Stated exercise = In the records below, find the line with "Write part 3 of the three.js" and the line with "least_rib: float = 0.5"; return exactly those lines and every line between them.
════════
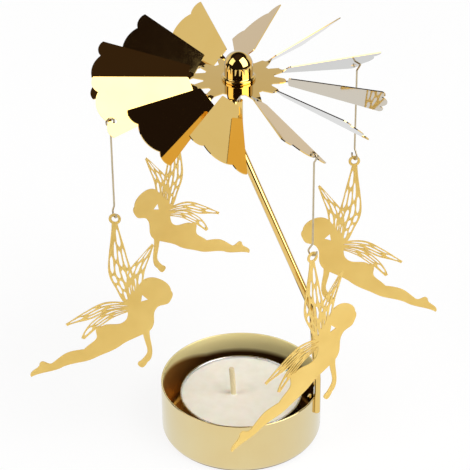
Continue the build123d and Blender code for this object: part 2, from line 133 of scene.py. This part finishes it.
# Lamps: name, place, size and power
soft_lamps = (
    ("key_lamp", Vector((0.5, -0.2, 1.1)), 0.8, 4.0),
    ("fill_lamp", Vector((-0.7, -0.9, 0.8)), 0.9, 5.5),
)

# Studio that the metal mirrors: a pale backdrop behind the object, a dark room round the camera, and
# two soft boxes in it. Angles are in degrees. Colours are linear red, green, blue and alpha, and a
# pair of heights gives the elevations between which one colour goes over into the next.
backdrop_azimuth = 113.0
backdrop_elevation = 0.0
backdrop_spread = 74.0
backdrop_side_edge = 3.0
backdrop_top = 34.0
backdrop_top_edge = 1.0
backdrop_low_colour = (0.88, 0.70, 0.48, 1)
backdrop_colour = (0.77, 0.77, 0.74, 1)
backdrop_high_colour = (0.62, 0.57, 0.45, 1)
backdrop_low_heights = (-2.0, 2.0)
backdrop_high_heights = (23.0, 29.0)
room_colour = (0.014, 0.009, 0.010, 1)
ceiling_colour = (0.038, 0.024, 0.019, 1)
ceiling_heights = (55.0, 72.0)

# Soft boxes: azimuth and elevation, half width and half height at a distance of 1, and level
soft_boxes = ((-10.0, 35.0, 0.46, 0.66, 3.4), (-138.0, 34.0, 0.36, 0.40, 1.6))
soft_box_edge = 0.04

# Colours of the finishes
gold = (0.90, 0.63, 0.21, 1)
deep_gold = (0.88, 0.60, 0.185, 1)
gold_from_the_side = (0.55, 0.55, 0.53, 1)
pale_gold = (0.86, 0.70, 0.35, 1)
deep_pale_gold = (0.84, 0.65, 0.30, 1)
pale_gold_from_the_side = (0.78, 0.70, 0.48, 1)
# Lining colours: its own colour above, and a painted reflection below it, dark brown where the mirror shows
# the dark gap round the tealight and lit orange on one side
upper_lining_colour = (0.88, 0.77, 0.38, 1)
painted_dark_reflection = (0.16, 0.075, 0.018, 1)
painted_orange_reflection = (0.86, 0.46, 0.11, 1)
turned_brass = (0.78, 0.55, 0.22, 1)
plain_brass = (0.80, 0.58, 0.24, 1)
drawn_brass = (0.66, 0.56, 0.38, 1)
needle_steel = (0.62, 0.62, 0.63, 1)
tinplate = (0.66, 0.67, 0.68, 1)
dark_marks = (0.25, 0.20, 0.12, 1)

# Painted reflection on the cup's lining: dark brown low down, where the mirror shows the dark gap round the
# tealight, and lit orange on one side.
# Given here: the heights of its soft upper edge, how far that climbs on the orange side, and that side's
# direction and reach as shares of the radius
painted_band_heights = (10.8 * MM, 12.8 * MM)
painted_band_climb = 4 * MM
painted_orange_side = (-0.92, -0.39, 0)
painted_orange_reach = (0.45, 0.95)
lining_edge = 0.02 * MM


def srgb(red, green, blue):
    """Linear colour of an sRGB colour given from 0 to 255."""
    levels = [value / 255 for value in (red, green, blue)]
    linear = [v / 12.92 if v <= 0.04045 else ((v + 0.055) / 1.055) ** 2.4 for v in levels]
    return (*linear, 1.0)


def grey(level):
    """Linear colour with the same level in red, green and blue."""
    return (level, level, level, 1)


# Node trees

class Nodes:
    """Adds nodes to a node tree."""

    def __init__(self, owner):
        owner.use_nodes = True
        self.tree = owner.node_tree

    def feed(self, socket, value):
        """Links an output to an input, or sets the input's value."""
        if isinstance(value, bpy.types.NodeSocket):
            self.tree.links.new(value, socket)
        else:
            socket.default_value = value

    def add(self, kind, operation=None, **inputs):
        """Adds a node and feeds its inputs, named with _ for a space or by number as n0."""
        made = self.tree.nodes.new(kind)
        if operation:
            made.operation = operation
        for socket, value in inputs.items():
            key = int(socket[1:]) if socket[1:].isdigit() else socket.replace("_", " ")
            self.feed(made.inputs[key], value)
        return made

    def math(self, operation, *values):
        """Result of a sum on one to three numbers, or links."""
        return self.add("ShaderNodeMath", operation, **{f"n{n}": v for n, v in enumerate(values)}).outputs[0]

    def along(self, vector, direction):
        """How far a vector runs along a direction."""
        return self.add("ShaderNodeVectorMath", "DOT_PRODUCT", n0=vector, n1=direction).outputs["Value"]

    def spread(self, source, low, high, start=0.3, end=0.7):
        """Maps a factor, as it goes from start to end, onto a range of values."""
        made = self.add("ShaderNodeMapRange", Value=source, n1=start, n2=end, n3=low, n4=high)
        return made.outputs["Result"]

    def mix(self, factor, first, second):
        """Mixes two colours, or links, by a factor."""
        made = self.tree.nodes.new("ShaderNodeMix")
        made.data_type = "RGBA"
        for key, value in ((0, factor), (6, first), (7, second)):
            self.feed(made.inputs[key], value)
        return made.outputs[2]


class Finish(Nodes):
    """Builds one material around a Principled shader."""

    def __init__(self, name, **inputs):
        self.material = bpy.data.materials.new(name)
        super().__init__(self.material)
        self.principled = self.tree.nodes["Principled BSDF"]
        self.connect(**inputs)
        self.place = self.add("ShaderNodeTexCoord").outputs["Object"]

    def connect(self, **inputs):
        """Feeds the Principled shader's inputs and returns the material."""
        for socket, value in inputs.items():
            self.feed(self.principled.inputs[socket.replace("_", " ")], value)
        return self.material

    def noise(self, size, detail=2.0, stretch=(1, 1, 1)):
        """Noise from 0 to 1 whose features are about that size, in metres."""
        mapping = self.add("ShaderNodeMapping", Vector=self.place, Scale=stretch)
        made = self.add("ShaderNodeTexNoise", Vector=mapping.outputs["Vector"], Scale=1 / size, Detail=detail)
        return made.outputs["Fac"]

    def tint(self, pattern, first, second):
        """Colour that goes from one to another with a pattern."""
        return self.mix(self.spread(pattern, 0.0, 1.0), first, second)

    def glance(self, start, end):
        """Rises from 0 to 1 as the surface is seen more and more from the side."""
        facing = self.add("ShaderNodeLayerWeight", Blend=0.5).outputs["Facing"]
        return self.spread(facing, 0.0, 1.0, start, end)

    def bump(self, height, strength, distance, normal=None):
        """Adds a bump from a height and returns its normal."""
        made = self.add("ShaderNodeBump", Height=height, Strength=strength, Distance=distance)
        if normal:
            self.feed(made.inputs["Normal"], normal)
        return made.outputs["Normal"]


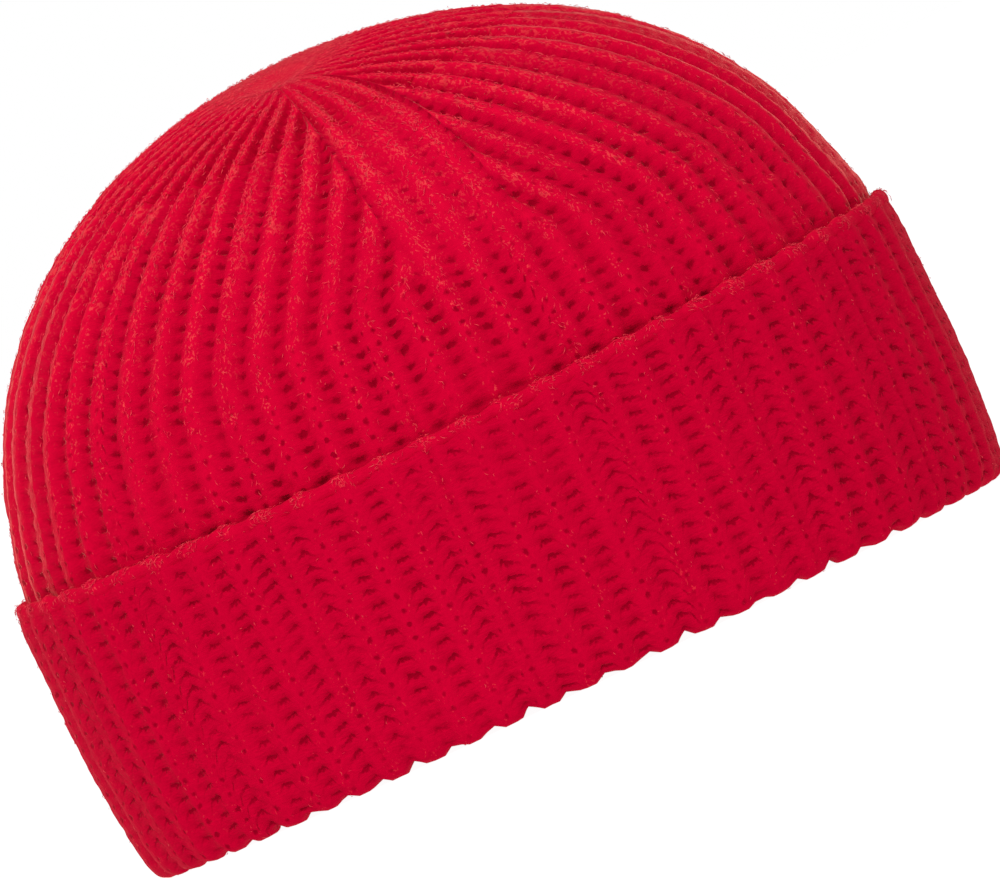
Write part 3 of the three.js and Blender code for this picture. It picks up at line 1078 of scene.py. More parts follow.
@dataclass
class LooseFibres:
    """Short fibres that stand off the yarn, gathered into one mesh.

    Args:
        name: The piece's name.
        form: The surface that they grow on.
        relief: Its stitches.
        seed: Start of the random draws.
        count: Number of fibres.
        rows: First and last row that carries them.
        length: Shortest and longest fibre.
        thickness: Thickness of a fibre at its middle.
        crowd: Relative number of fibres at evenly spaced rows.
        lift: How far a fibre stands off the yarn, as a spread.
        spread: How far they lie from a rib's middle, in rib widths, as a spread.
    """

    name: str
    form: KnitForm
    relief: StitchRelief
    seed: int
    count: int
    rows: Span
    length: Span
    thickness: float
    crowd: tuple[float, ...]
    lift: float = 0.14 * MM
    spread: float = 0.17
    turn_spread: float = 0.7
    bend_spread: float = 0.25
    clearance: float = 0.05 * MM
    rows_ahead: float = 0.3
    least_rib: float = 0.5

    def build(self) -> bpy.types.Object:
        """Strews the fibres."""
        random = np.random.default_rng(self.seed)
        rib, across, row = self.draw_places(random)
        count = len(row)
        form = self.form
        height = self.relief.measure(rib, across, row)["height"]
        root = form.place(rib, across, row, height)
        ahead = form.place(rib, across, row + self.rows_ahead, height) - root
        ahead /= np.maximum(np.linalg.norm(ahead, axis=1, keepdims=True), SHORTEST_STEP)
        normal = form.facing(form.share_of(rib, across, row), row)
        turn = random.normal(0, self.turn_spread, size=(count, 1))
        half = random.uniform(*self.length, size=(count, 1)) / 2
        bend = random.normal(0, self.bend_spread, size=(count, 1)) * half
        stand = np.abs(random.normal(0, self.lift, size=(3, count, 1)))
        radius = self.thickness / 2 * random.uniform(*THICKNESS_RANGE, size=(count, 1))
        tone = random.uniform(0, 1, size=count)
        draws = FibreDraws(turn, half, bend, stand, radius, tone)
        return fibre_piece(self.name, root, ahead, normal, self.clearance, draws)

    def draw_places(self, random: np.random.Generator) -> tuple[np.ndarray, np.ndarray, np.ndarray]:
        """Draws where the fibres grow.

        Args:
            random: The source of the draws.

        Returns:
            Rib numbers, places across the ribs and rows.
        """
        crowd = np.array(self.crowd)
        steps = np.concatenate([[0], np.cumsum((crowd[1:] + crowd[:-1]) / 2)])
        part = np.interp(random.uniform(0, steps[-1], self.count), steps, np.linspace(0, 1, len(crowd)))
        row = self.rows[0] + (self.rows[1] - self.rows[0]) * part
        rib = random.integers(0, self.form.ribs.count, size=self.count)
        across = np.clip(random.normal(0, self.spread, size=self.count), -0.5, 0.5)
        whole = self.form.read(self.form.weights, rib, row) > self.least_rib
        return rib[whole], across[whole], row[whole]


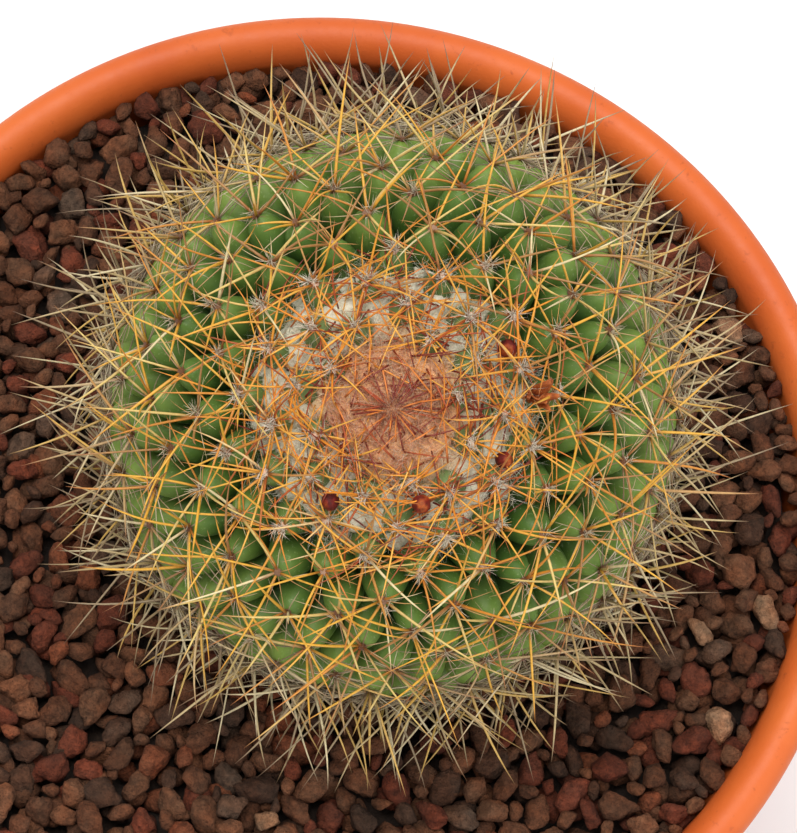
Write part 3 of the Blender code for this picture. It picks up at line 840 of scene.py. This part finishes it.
════════
Right answer =
Write part 3 of the three.js and Blender code for this picture. It picks up at line 1078 of scene.py. More parts follow.
@dataclass
class LooseFibres:
    """Short fibres that stand off the yarn, gathered into one mesh.

    Args:
        name: The piece's name.
        form: The surface that they grow on.
        relief: Its stitches.
        seed: Start of the random draws.
        count: Number of fibres.
        rows: First and last row that carries them.
        length: Shortest and longest fibre.
        thickness: Thickness of a fibre at its middle.
        crowd: Relative number of fibres at evenly spaced rows.
        lift: How far a fibre stands off the yarn, as a spread.
        spread: How far they lie from a rib's middle, in rib widths, as a spread.
    """

    name: str
    form: KnitForm
    relief: StitchRelief
    seed: int
    count: int
    rows: Span
    length: Span
    thickness: float
    crowd: tuple[float, ...]
    lift: float = 0.14 * MM
    spread: float = 0.17
    turn_spread: float = 0.7
    bend_spread: float = 0.25
    clearance: float = 0.05 * MM
    rows_ahead: float = 0.3
    least_rib: float = 0.5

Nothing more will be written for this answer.